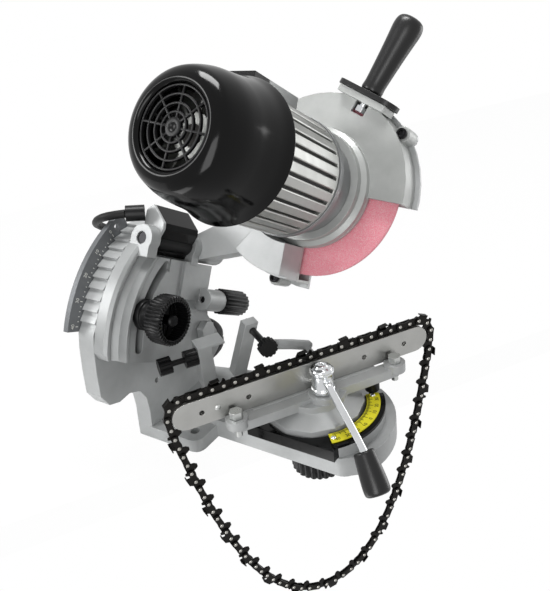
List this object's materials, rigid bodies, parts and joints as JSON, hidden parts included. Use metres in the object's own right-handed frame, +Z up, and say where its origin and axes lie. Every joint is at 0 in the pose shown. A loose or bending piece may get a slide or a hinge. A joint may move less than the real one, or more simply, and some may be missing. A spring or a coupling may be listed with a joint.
{
  "type": "electric chainsaw sharpener",
  "caption": "Bench-mounted electric chainsaw sharpener: motor with grinding wheel on a tilting head over a chain vise on a turntable, with a saw chain clamped in it.",
  "frame": {"origin": "on the flat underside of the base casting, where the sector plate's front face meets the platform", "axes": "+Z up from the bench, +X from the sector plate towards the vise turntable, +Y along the sector plate away from the operator"},
  "size_m": [0.3957, 0.2577, 0.5195],
  "materials": {
    "cast_grey": "silver-grey paint on a casting, satin",
    "cast_satin": "satin silver paint on a casting",
    "fin_aluminium": "bare finned aluminium",
    "zinc_steel": "bright zinc plate",
    "chrome": "polished chrome",
    "rail_steel": "ground steel plate",
    "dark_steel": "dark oiled steel",
    "black_plastic": "moulded black plastic",
    "gloss_black": "gloss black moulding",
    "red_plastic": "red rocker",
    "yellow_scale": "printed yellow scale strip",
    "pink_abrasive": "pink vitrified abrasive with a speckle",
    "cord_rubber": "black rubber lead"
  },
  "bodies": {
    "base": {"base_casting": "cast_grey", "number_plate": "cast_grey", "tilt_pivot_bolt": "zinc_steel", "tilt_lock_stud": "zinc_steel", "scale_bar": "black_plastic", "scale_strip": "yellow_scale", "scale_lock_knob": "black_plastic", "cord_lower": "cord_rubber", "cord_coil": "cord_rubber", "plug": "black_plastic"},
    "tilt_lock_knob": {"tilt_lock_knob": "black_plastic"},
    "tilt_bracket": {"tilt_bracket": "cast_grey", "hinge_bolt": "zinc_steel", "return_spring": "zinc_steel", "hinge_cover": "black_plastic", "hinge_cover_cap": "cast_grey", "cord_sleeve": "black_plastic", "cord_upper": "cord_rubber"},
    "depth_stop_knob": {"depth_stop_knob": "black_plastic"},
    "head": {"swing_arm": "cast_grey", "wheel_guard": "cast_satin", "rear_guard_cover": "cast_satin", "handle_plate": "black_plastic", "handle_grip": "black_plastic", "handle_bolt": "chrome", "motor_front_shield": "cast_grey", "stator_housing": "fin_aluminium", "stator_core": "dark_steel", "fan_cover": "gloss_black", "motor_rear_shield": "cast_grey", "fan_grille": "black_plastic", "front_bearing": "zinc_steel", "rear_bearing": "zinc_steel", "switch_box": "cast_grey", "switch_cap": "black_plastic", "run_capacitor": "fin_aluminium"},
    "rotor": {"rotor_shaft": "dark_steel", "rotor_core": "dark_steel", "cooling_fan": "black_plastic", "inner_flange": "zinc_steel", "outer_flange": "zinc_steel", "grinding_wheel": "pink_abrasive", "arbor_nut": "zinc_steel"},
    "switch_rocker": {"switch_rocker": "red_plastic"},
    "turntable": {"turntable_casting": "cast_grey", "turntable_stud": "zinc_steel", "rear_jaw": "rail_steel", "ear_bolt_left": "zinc_steel", "ear_bolt_right": "zinc_steel", "clamp_post": "zinc_steel", "saw_chain": "dark_steel", "stop_bracket": "cast_grey"},
    "turntable_lock_knob": {"turntable_lock_knob": "black_plastic"},
    "front_jaw": {"front_jaw": "rail_steel"},
    "clamp_lever": {"clamp_hub": "chrome", "clamp_rod": "chrome", "clamp_grip": "black_plastic"},
    "stop_finger": {"stop_finger": "cast_grey"},
    "stop_knob": {"stop_knob": "black_plastic"},
    "stop_adjust_screw": {"stop_adjust_screw": "black_plastic"}
  },
  "joints": [
    {"name": "tilt", "type": "hinge", "parent": "base", "child": "tilt_bracket", "pos_m": [0, 0, 0.08143], "axis": [1, 0, 0], "range_deg": [-16, 29.7]},
    {"name": "tilt_lock_turn", "type": "hinge", "parent": "base", "child": "tilt_lock_knob", "pos_m": [0, -0.06626, 0.13136], "axis": [1, 0, 0], "range_deg": [0, 180]},
    {"name": "head_swing", "type": "hinge", "parent": "tilt_bracket", "child": "head", "pos_m": [0.013, 0.03571, 0.14395], "axis": [0, 0.8684, -0.4959], "range_deg": [0, 23.5], "stiffness_Nm_per_rad": 16, "springref_deg": -34.38},
    {"name": "depth_stop_turn", "type": "hinge", "parent": "tilt_bracket", "child": "depth_stop_knob", "pos_m": [0.025, 0.01389, 0.10574], "axis": [0, 0.8684, -0.4959], "range_deg": [0, 180]},
    {"name": "rotor_spin", "type": "hinge", "parent": "head", "child": "rotor", "pos_m": [0.11586, 0.06819, 0.20083], "axis": [0, -0.8684, 0.4959], "continuous": true},
    {"name": "switch_rock", "type": "hinge", "parent": "head", "child": "switch_rocker", "pos_m": [0.10336, 0.0026, 0.30739], "axis": [-1, 0, 0], "range_deg": [0, 20]},
    {"name": "turntable_turn", "type": "hinge", "parent": "base", "child": "turntable", "pos_m": [0.1328, -0.0001, 0], "axis": [0, 0, 1], "range_deg": [-1.4, 64]},
    {"name": "turntable_lock_turn", "type": "hinge", "parent": "turntable", "child": "turntable_lock_knob", "pos_m": [0.1328, -0.0001, 0], "axis": [0, 0, -1], "range_deg": [0, 180]},
    {"name": "clamp_turn", "type": "hinge", "parent": "turntable", "child": "clamp_lever", "pos_m": [0.14739, -0.00741, 0.066], "axis": [0, 0, -1], "range_deg": [0, 25]},
    {"name": "jaw_slide", "type": "slide", "parent": "turntable", "child": "front_jaw", "axis": [0.8325, -0.554, 0], "range_m": [0, 0.001]},
    {"name": "stop_finger_lift", "type": "hinge", "parent": "turntable", "child": "stop_finger", "pos_m": [0.10286, -0.01982, 0.096], "axis": [-0.8325, 0.554, 0], "range_deg": [-45, 0]},
    {"name": "stop_knob_turn", "type": "hinge", "parent": "turntable", "child": "stop_knob", "pos_m": [0.10786, -0.02314, 0.096], "axis": [0.8325, -0.554, 0], "range_deg": [0, 180]},
    {"name": "stop_screw_turn", "type": "hinge", "parent": "turntable", "child": "stop_adjust_screw", "pos_m": [0.0488, -0.0451, 0.086], "axis": [0.554, 0.8325, 0], "range_deg": [0, 180]}
  ],
  "couplings": [
    {"joint": "jaw_slide", "follows": "clamp_turn", "m_per_rad": 0.00143}
  ]
}
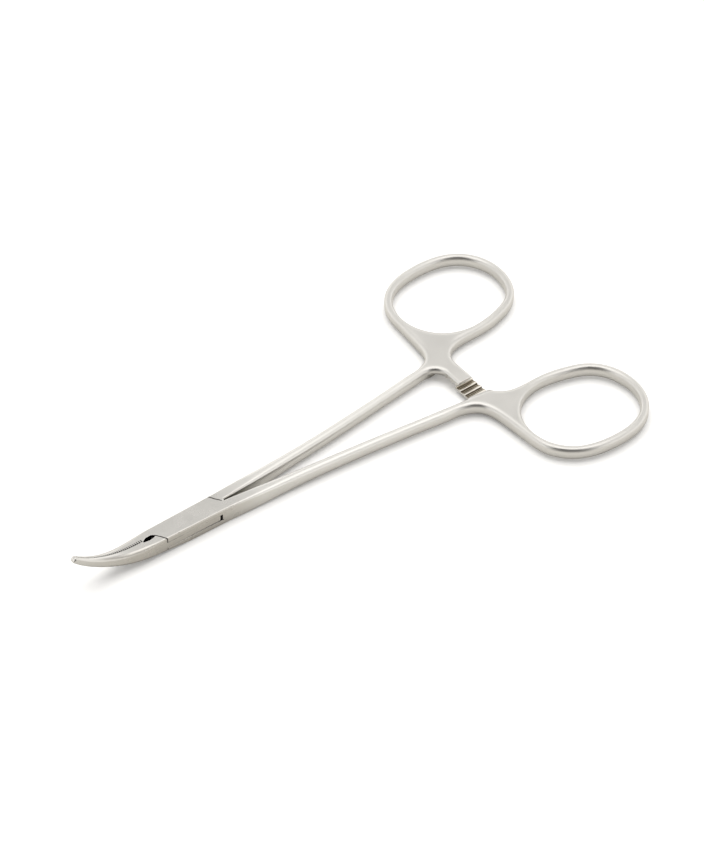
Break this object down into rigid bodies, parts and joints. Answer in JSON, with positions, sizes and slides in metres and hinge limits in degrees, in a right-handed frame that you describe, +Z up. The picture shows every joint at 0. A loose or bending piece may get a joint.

• Problem to work on
Repeat each of the entries above precisely as given.

• Task output
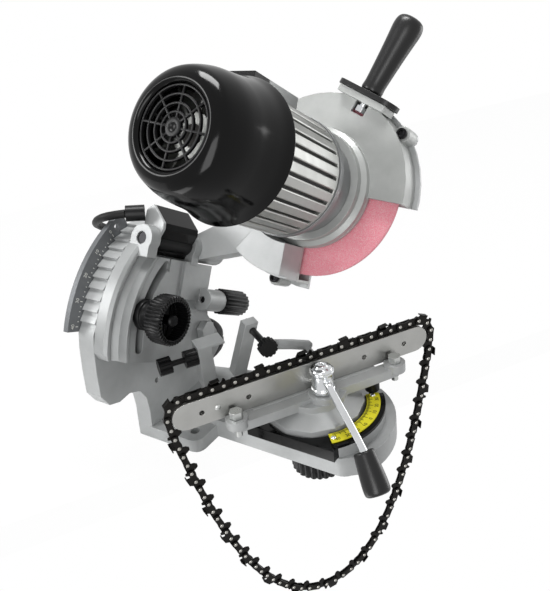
List this object's materials, rigid bodies, parts and joints as JSON, hidden parts included. Use metres in the object's own right-handed frame, +Z up, and say where its origin and axes lie. Every joint is at 0 in the pose shown. A loose or bending piece may get a slide or a hinge. A joint may move less than the real one, or more simply, and some may be missing. A spring or a coupling may be listed with a joint.
{
  "type": "electric chainsaw sharpener",
  "caption": "Bench-mounted electric chainsaw sharpener: motor with grinding wheel on a tilting head over a chain vise on a turntable, with a saw chain clamped in it.",
  "frame": {"origin": "on the flat underside of the base casting, where the sector plate's front face meets the platform", "axes": "+Z up from the bench, +X from the sector plate towards the vise turntable, +Y along the sector plate away from the operator"},
  "size_m": [0.3957, 0.2577, 0.5195],
  "materials": {
    "cast_grey": "silver-grey paint on a casting, satin",
    "cast_satin": "satin silver paint on a casting",
    "fin_aluminium": "bare finned aluminium",
    "zinc_steel": "bright zinc plate",
    "chrome": "polished chrome",
    "rail_steel": "ground steel plate",
    "dark_steel": "dark oiled steel",
    "black_plastic": "moulded black plastic",
    "gloss_black": "gloss black moulding",
    "red_plastic": "red rocker",
    "yellow_scale": "printed yellow scale strip",
    "pink_abrasive": "pink vitrified abrasive with a speckle",
    "cord_rubber": "black rubber lead"
  },
  "bodies": {
    "base": {"base_casting": "cast_grey", "number_plate": "cast_grey", "tilt_pivot_bolt": "zinc_steel", "tilt_lock_stud": "zinc_steel", "scale_bar": "black_plastic", "scale_strip": "yellow_scale", "scale_lock_knob": "black_plastic", "cord_lower": "cord_rubber", "cord_coil": "cord_rubber", "plug": "black_plastic"},
    "tilt_lock_knob": {"tilt_lock_knob": "black_plastic"},
    "tilt_bracket": {"tilt_bracket": "cast_grey", "hinge_bolt": "zinc_steel", "return_spring": "zinc_steel", "hinge_cover": "black_plastic", "hinge_cover_cap": "cast_grey", "cord_sleeve": "black_plastic", "cord_upper": "cord_rubber"},
    "depth_stop_knob": {"depth_stop_knob": "black_plastic"},
    "head": {"swing_arm": "cast_grey", "wheel_guard": "cast_satin", "rear_guard_cover": "cast_satin", "handle_plate": "black_plastic", "handle_grip": "black_plastic", "handle_bolt": "chrome", "motor_front_shield": "cast_grey", "stator_housing": "fin_aluminium", "stator_core": "dark_steel", "fan_cover": "gloss_black", "motor_rear_shield": "cast_grey", "fan_grille": "black_plastic", "front_bearing": "zinc_steel", "rear_bearing": "zinc_steel", "switch_box": "cast_grey", "switch_cap": "black_plastic", "run_capacitor": "fin_aluminium"},
    "rotor": {"rotor_shaft": "dark_steel", "rotor_core": "dark_steel", "cooling_fan": "black_plastic", "inner_flange": "zinc_steel", "outer_flange": "zinc_steel", "grinding_wheel": "pink_abrasive", "arbor_nut": "zinc_steel"},
    "switch_rocker": {"switch_rocker": "red_plastic"},
    "turntable": {"turntable_casting": "cast_grey", "turntable_stud": "zinc_steel", "rear_jaw": "rail_steel", "ear_bolt_left": "zinc_steel", "ear_bolt_right": "zinc_steel", "clamp_post": "zinc_steel", "saw_chain": "dark_steel", "stop_bracket": "cast_grey"},
    "turntable_lock_knob": {"turntable_lock_knob": "black_plastic"},
    "front_jaw": {"front_jaw": "rail_steel"},
    "clamp_lever": {"clamp_hub": "chrome", "clamp_rod": "chrome", "clamp_grip": "black_plastic"},
    "stop_finger": {"stop_finger": "cast_grey"},
    "stop_knob": {"stop_knob": "black_plastic"},
    "stop_adjust_screw": {"stop_adjust_screw": "black_plastic"}
  },
  "joints": [
    {"name": "tilt", "type": "hinge", "parent": "base", "child": "tilt_bracket", "pos_m": [0, 0, 0.08143], "axis": [1, 0, 0], "range_deg": [-16, 29.7]},
    {"name": "tilt_lock_turn", "type": "hinge", "parent": "base", "child": "tilt_lock_knob", "pos_m": [0, -0.06626, 0.13136], "axis": [1, 0, 0], "range_deg": [0, 180]},
    {"name": "head_swing", "type": "hinge", "parent": "tilt_bracket", "child": "head", "pos_m": [0.013, 0.03571, 0.14395], "axis": [0, 0.8684, -0.4959], "range_deg": [0, 23.5], "stiffness_Nm_per_rad": 16, "springref_deg": -34.38},
    {"name": "depth_stop_turn", "type": "hinge", "parent": "tilt_bracket", "child": "depth_stop_knob", "pos_m": [0.025, 0.01389, 0.10574], "axis": [0, 0.8684, -0.4959], "range_deg": [0, 180]},
    {"name": "rotor_spin", "type": "hinge", "parent": "head", "child": "rotor", "pos_m": [0.11586, 0.06819, 0.20083], "axis": [0, -0.8684, 0.4959], "continuous": true},
    {"name": "switch_rock", "type": "hinge", "parent": "head", "child": "switch_rocker", "pos_m": [0.10336, 0.0026, 0.30739], "axis": [-1, 0, 0], "range_deg": [0, 20]},
    {"name": "turntable_turn", "type": "hinge", "parent": "base", "child": "turntable", "pos_m": [0.1328, -0.0001, 0], "axis": [0, 0, 1], "range_deg": [-1.4, 64]},
    {"name": "turntable_lock_turn", "type": "hinge", "parent": "turntable", "child": "turntable_lock_knob", "pos_m": [0.1328, -0.0001, 0], "axis": [0, 0, -1], "range_deg": [0, 180]},
    {"name": "clamp_turn", "type": "hinge", "parent": "turntable", "child": "clamp_lever", "pos_m": [0.14739, -0.00741, 0.066], "axis": [0, 0, -1], "range_deg": [0, 25]},
    {"name": "jaw_slide", "type": "slide", "parent": "turntable", "child": "front_jaw", "axis": [0.8325, -0.554, 0], "range_m": [0, 0.001]},
    {"name": "stop_finger_lift", "type": "hinge", "parent": "turntable", "child": "stop_finger", "pos_m": [0.10286, -0.01982, 0.096], "axis": [-0.8325, 0.554, 0], "range_deg": [-45, 0]},
    {"name": "stop_knob_turn", "type": "hinge", "parent": "turntable", "child": "stop_knob", "pos_m": [0.10786, -0.02314, 0.096], "axis": [0.8325, -0.554, 0], "range_deg": [0, 180]},
    {"name": "stop_screw_turn", "type": "hinge", "parent": "turntable", "child": "stop_adjust_screw", "pos_m": [0.0488, -0.0451, 0.086], "axis": [0.554, 0.8325, 0], "range_deg": [0, 180]}
  ],
  "couplings": [
    {"joint": "jaw_slide", "follows": "clamp_turn", "m_per_rad": 0.00143}
  ]
}
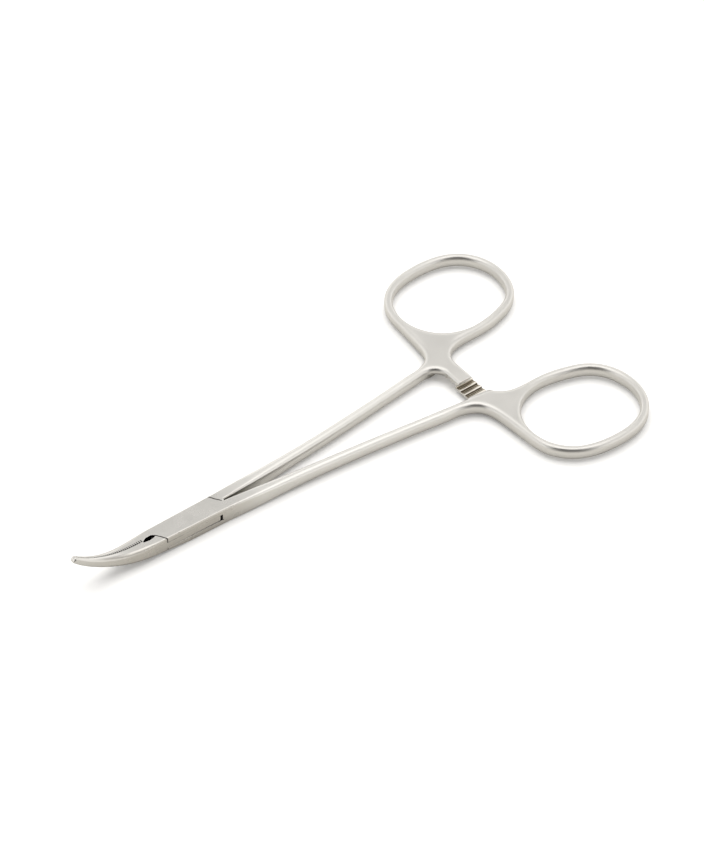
Break this object down into rigid bodies, parts and joints. Answer in JSON, with positions, sizes and slides in metres and hinge limits in degrees, in a right-handed frame that you describe, +Z up. The picture shows every joint at 0. A loose or bending piece may get a joint.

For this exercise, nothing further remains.